This gluten free Zucchini Breakfast recipe is an easy way to spice up your everyday scrambled eggs! Layers of onions, peppers, zucchini and blue corn chips are tossed with eggs and spices for the ultimate Southwestern inspired breakfast bowl.
Known to many as migas, these Zucchini Breakfast Eggs are the nachos of breakfast, but much healthier. While on vacation in Austin a couple years ago I rotated between migas and tacos for breakfast every single morning. It’s pretty hard to make food decisions in Austin when everything sounds so delicious.
In this zucchini breakfast recipe, eggs get a seasonal twist with fresh garden zucchini. The result is a breakfast bowl full of veggies, creamy eggs and a sprinkle of cheese. The tortilla chips absorb all the delicious flavors and add a texture that makes this breakfast bowl hearty, filling and gluten free.
Use multigrain tortilla chips instead of blue corn to get some whole grains and flax into this dish – like these Food Should Taste Good Multigrain Tortilla Chips.

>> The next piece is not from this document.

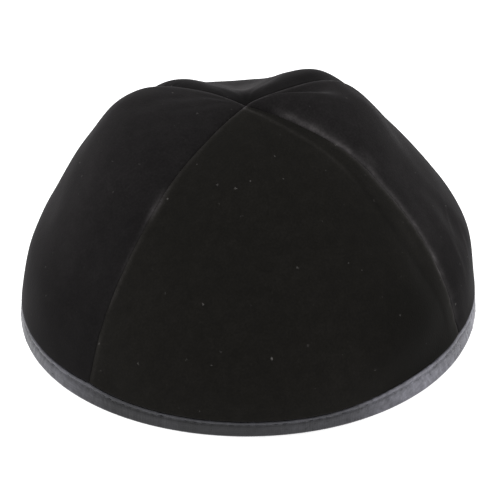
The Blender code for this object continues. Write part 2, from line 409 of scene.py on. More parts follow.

How to Make these Zucchini Breakfast Eggs:
The trick to this breakfast scramble is to cook it low and slow once you add the eggs. Gently folding the eggs into the mixture. I get impatient (and usually hungry) so find it hard to wait, but it’s only 5-8 minutes of slow cooking to get this savory breakfast into your bowls and in your tummy!
Just add slices of avocado and your favorite salsa and/or hot sauce and your tastebuds will sing! I collect hot sauce like fine wine. On every vacation I make sure to discover a new one. Try Yellowbird Hot Sauce from Austin or Tango Chile Sauce from Brooklyn with this recipe.

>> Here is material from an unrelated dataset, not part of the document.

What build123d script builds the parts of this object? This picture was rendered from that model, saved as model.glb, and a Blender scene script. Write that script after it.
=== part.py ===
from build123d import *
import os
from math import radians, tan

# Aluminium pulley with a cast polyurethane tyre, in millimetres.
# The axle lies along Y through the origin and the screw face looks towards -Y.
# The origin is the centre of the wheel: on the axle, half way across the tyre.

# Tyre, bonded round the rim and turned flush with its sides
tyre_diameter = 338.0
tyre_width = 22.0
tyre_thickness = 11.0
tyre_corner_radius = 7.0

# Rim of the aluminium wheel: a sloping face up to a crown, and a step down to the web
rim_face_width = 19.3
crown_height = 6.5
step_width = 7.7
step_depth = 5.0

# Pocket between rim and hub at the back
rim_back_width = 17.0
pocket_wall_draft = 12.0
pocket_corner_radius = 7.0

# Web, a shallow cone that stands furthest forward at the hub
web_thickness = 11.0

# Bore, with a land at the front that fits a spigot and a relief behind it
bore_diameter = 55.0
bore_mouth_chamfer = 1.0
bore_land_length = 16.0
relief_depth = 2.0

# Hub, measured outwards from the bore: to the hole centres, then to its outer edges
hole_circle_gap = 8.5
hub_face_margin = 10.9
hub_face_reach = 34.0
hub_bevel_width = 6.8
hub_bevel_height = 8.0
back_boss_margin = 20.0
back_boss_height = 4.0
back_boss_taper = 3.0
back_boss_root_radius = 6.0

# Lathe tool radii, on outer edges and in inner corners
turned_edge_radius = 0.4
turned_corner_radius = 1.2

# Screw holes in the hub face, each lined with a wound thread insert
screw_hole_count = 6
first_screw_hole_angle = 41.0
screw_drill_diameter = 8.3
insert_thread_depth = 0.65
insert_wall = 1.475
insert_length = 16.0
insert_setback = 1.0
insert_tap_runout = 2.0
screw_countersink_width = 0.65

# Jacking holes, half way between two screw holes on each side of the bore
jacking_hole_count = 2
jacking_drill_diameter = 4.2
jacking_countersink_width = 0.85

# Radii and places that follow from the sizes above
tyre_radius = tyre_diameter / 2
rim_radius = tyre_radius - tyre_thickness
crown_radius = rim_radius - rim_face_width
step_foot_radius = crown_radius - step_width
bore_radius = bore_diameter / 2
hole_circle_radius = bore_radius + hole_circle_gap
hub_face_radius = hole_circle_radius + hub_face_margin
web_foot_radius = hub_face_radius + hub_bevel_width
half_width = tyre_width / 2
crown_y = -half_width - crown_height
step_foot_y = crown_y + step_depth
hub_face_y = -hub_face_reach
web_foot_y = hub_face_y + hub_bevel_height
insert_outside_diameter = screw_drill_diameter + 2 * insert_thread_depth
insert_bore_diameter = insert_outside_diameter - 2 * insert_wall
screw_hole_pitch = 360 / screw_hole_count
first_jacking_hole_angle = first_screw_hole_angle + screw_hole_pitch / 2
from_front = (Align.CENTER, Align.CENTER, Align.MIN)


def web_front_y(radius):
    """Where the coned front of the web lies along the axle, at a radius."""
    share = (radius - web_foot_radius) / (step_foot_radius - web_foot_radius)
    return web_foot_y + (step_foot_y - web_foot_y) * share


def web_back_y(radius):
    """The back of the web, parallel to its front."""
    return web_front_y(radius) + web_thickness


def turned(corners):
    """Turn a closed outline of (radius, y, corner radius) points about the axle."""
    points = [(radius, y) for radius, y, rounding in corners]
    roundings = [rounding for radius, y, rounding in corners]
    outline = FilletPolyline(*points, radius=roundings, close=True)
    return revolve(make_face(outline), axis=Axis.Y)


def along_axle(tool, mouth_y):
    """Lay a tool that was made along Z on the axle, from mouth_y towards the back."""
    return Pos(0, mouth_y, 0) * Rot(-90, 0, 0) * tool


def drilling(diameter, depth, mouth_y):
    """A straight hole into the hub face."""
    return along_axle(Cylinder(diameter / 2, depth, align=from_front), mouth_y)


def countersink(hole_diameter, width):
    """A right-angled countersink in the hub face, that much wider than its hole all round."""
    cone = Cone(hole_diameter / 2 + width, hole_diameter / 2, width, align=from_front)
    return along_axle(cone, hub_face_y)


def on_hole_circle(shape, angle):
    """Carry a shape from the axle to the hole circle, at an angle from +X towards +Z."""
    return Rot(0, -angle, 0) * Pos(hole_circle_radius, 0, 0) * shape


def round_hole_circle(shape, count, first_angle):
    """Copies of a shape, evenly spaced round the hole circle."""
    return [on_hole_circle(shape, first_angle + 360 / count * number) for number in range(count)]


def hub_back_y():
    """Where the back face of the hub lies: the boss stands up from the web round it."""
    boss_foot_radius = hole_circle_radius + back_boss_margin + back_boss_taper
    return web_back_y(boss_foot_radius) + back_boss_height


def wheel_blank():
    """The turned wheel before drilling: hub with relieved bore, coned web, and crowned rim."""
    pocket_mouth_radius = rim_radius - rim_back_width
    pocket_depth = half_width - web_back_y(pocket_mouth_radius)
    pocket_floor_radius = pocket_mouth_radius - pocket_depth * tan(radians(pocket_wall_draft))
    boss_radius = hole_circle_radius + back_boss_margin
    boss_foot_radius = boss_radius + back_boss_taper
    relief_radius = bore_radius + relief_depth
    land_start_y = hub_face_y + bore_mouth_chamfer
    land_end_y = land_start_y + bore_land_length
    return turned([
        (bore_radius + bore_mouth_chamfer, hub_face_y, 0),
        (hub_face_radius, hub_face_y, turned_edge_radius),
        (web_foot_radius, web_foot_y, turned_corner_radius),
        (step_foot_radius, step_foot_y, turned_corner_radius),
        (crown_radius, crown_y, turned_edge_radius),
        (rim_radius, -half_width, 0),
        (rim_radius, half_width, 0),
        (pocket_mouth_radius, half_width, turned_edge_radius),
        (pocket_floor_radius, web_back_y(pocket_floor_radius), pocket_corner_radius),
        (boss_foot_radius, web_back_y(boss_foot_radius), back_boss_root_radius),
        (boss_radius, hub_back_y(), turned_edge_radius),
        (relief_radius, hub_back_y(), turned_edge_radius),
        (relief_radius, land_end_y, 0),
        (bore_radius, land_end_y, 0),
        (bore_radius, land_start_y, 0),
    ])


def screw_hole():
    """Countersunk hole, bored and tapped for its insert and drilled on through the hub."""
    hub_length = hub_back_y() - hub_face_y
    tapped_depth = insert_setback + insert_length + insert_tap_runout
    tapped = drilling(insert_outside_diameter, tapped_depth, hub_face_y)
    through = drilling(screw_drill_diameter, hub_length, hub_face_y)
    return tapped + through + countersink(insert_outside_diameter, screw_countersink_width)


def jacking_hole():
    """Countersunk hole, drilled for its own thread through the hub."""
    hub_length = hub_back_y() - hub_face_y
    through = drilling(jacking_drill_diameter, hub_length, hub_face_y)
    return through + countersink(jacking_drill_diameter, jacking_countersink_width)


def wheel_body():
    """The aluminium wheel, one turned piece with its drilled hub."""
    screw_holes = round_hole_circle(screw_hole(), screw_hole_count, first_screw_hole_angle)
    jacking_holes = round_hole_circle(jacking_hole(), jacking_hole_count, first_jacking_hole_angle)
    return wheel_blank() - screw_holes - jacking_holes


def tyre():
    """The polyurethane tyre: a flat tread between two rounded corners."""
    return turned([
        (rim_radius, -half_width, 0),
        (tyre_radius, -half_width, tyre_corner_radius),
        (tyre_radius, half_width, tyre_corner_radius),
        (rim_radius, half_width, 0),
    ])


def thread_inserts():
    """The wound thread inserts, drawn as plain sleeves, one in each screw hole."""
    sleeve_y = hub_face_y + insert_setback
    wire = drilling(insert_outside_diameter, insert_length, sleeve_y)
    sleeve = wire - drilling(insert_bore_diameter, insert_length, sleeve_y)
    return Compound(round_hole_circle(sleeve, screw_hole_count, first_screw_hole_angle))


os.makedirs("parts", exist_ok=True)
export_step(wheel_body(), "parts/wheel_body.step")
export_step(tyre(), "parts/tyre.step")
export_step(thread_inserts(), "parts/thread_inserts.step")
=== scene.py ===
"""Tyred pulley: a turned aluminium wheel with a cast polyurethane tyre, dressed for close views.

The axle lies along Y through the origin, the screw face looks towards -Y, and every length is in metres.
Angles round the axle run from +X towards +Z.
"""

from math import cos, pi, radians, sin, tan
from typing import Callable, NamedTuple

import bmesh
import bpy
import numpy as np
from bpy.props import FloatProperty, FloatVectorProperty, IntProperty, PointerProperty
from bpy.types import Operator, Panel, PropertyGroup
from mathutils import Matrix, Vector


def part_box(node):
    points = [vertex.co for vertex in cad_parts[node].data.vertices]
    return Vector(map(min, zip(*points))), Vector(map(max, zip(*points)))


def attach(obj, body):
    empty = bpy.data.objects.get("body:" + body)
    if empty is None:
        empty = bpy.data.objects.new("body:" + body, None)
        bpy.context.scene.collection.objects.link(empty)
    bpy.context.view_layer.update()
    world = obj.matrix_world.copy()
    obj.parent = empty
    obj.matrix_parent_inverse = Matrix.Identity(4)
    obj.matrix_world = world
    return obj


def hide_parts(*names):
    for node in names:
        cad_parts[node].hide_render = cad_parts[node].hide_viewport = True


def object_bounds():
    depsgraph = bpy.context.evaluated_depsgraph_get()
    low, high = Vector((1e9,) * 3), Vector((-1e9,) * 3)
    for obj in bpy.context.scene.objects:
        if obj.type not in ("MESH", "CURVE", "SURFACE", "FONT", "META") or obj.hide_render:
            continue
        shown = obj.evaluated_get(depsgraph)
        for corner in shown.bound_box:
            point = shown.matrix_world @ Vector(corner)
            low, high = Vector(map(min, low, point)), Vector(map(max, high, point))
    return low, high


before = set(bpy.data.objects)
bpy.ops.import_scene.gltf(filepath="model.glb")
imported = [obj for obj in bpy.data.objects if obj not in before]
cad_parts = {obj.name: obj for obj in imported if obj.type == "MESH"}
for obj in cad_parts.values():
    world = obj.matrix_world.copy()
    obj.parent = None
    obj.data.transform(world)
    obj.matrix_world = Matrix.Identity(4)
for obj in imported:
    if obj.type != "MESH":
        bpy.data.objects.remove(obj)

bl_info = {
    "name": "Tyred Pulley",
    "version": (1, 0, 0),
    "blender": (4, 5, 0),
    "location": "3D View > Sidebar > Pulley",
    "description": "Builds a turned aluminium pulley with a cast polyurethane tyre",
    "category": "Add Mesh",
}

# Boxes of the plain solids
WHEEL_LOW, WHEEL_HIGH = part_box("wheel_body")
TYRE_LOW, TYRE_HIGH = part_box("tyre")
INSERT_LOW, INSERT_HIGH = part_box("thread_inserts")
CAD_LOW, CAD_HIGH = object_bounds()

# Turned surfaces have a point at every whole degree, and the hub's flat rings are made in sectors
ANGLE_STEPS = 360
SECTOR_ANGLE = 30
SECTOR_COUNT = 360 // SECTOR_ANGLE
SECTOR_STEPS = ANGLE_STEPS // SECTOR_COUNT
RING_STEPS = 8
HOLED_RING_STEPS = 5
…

Now you tell me…is this a bowl of nachos or breakfast?
try it and love it
PIN this Recipe!
Layers of onions, peppers, zucchini and blue corn chips are tossed with eggs and spices for the ultimate Southwestern inspired breakfast bowl.
- 2 Tbs olive oil
- 1/2 cup onion
- 1/2 cup diced red pepper
- 4 oz green chilis, drained
- 1 medium zucchini or summer squash, chopped (about 8" long)
- 1 jalapeño, finely diced
- 4 handfuls blue corn or whole grain tortilla chips, crushed
- 8 eggs
- 1/2 tsp chili powder
- 4 tbsp shredded cheese of choice
- 1 avocado, sliced
- 4 tbsp cilantro, to top
- 1 scallion, chopped to top
- Kosher salt and pepper, to season
Begin by heating 2 tbsp olive oil in a large skillet over medium heat. Add the onions and red peppers. Season with a pinch of salt and pepper and sauté for 3-4 minutes until onions are getting soft.

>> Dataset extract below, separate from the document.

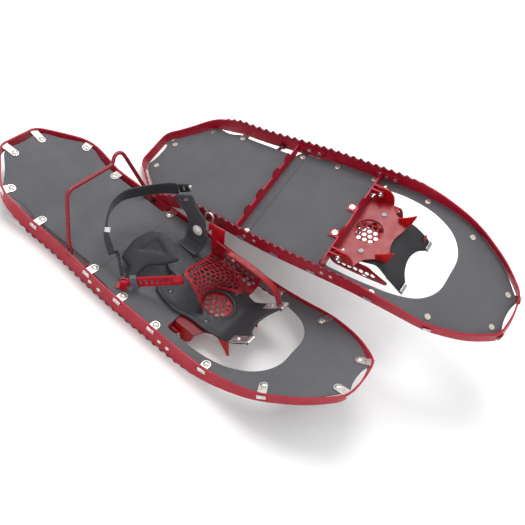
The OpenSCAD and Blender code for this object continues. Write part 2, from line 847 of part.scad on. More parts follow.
right_shoe() frame_rail();  // right_frame_rail
right_shoe() deck();  // right_deck
right_shoe() deck_clips();  // right_deck_clips
right_shoe() deck_rivets();  // right_deck_rivets
right_shoe() pivot_crossbar();  // right_pivot_crossbar
right_shoe() heel_crossbar();  // right_heel_crossbar
right_shoe() frame_rivets();  // right_frame_rivets
right_shoe() pivot_pins();  // right_pivot_pins
right_shoe() lifter_caps();  // right_lifter_caps
right_shoe() heel_lifter();  // right_heel_lifter
right_shoe() crampon();  // right_crampon
right_shoe() footbed();  // right_footbed
right_shoe() toe_cradle();  // right_toe_cradle
right_shoe() binding_rivets();  // right_binding_rivets
right_shoe() toe_clips();  // right_toe_clips
right_shoe() heel_pad();  // right_heel_pad
right_shoe() tongue();  // right_tongue
right_shoe() ankle_arm();  // right_ankle_arm
right_shoe() arm_button();  // right_arm_button
right_shoe() ladder_strap();  // right_ladder_strap
right_shoe() ladder_button();  // right_ladder_button
right_shoe() ladder_keeper();  // right_ladder_keeper
right_shoe() ladder_anchor();  // right_ladder_anchor
right_shoe() ring_strap();  // right_ring_strap
right_shoe() ring_buckle();  // right_ring_buckle
right_shoe() heel_strap();  // right_heel_strap
right_shoe() heel_strap_tail();  // right_heel_strap_tail
right_shoe() heel_strap_clip();  // right_heel_strap_clip
right_shoe() heel_buckle();  // right_heel_buckle
left_shoe() frame_rail();  // left_frame_rail
left_shoe() deck();  // left_deck
left_shoe() deck_clips();  // left_deck_clips
left_shoe() deck_rivets();  // left_deck_rivets
left_shoe() pivot_crossbar();  // left_pivot_crossbar
left_shoe() heel_crossbar();  // left_heel_crossbar
left_shoe() frame_rivets();  // left_frame_rivets
left_shoe() pivot_pins();  // left_pivot_pins
left_shoe() lifter_caps();  // left_lifter_caps
left_shoe() heel_lifter(left_lean);  // left_heel_lifter
left_shoe() crampon();  // left_crampon
left_shoe() footbed();  // left_footbed
left_shoe() toe_cradle();  // left_toe_cradle
left_shoe() binding_rivets();  // left_binding_rivets
left_shoe() toe_clips();  // left_toe_clips
left_shoe() heel_pad();  // left_heel_pad
left_shoe() tongue();  // left_tongue
left_shoe() ankle_arm();  // left_ankle_arm
left_shoe() arm_button();  // left_arm_button
left_shoe() ladder_strap();  // left_ladder_strap
left_shoe() ladder_button();  // left_ladder_button
left_shoe() ladder_keeper();  // left_ladder_keeper
left_shoe() ladder_anchor();  // left_ladder_anchor
left_shoe() ring_strap();  // left_ring_strap
left_shoe() ring_buckle();  // left_ring_buckle
left_shoe() heel_strap();  // left_heel_strap
left_shoe() heel_strap_tail();  // left_heel_strap_tail
left_shoe() heel_strap_clip();  // left_heel_strap_clip
left_shoe() heel_buckle();  // left_heel_buckle
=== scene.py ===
"""Looks for the pair of snowshoes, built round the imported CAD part. Lengths in millimetres
in each shoe's own frame: X from tail to toe, the foot's outer side at -Y, Z = 0 on the deck."""

import math

import bpy
import numpy as np
from mathutils import Matrix, Vector, geometry


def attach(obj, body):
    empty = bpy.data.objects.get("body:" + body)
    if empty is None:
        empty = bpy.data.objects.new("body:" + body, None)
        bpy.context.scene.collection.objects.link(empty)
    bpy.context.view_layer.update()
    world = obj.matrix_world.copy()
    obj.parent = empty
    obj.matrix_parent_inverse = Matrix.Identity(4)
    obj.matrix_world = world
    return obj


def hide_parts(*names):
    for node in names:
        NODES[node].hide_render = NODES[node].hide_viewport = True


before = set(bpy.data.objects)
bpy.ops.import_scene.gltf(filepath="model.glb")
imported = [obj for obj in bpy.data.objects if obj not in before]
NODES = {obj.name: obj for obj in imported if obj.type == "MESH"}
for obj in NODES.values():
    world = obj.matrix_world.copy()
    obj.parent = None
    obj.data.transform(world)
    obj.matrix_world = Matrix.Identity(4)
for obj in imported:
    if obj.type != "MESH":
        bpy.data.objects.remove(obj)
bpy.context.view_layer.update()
MM = 0.001

# ---------------------------------------------------------------- where each shoe stands
RIGHT = Matrix.Translation(Vector((-378.8, -93.2, 26)) * MM)
LEFT = (
    Matrix.Translation(Vector((-255.9, 91.3, 34.6)) * MM)
    @ Matrix.Rotation(math.radians(0.5), 4, "Z")
    @ Matrix.Rotation(math.radians(-16.8), 4, "Y")
    @ Matrix.Rotation(math.radians(19.2), 4, "X")
    @ Matrix.Diagonal((1, 1, -1, 1))
)
SHOE = {"right": RIGHT, "left": LEFT}
SIDES = ("right", "left")


# ---------------------------------------------------------------- small geometry
def unit(v):
    return v / np.maximum(np.linalg.norm(v, axis=-1, keepdims=True), 1e-9)


def bend(v, p, q, cut, n):
    """Points of the rounded corner at v, which starts cut before it on the way from p to q."""
    a, b = v + cut * unit(p - v), v + cut * unit(q - v)
    return [(1 - t) ** 2 * a + 2 * t * (1 - t) * v + t * t * b for t in np.arange(n + 1) / n]


def rounded(corners, n=5):
    """Closed outline through corners (x, y, cut), each corner rounded."""
    c = np.array(corners, float)
    out = []
    for i in range(len(c)):
        v, p, q = c[i, :2], c[i - 1, :2], c[(i + 1) % len(c), :2]
        cut = min(c[i, 2], np.linalg.norm(p - v) / 2.01, np.linalg.norm(q - v) / 2.01)
        out += bend(v, p, q, cut, n)
    return np.array(out)


def symmetric(half):
    """The whole outline, from the corners of its +Y half."""
    return [(x, -y, c) for x, y, c in half] + [(x, y, c) for x, y, c in reversed(half)]


def spaced(loop, step):
    """The closed loop again, with a point at least every step."""
    out = []
    for a, b in zip(loop, np.roll(loop, -1, 0)):
        n = max(1, math.ceil(np.linalg.norm(b - a) / step))
        out += [a + (b - a) * k / n for k in range(n)]
    keep = [p for p, q in zip(out, out[1:] + out[:1]) if np.linalg.norm(q - p) > 0.02]
    return np.array(keep)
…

Add in drained green chilis, chopped zucchini and a few more pinches of salt. Sauté 2 minutes until heated.
Stir in diced jalapeño followed by crushed chips. Mix until chips are well distributed and coated with oil.
Reduce heat to low. In a small bowl, combine eggs, chili powder and a pinch of salt - whisk to combine. Now, pour in the egg mixture.
Gently fold the mixture with a spatula. Cook low and slow for 5-8 minutes until the eggs are no longer juicy.
Serve with a sprinkle with grated cheese, scallions, sliced avocado and cilantro.
Option to add more crushed chips to add crunchy texture.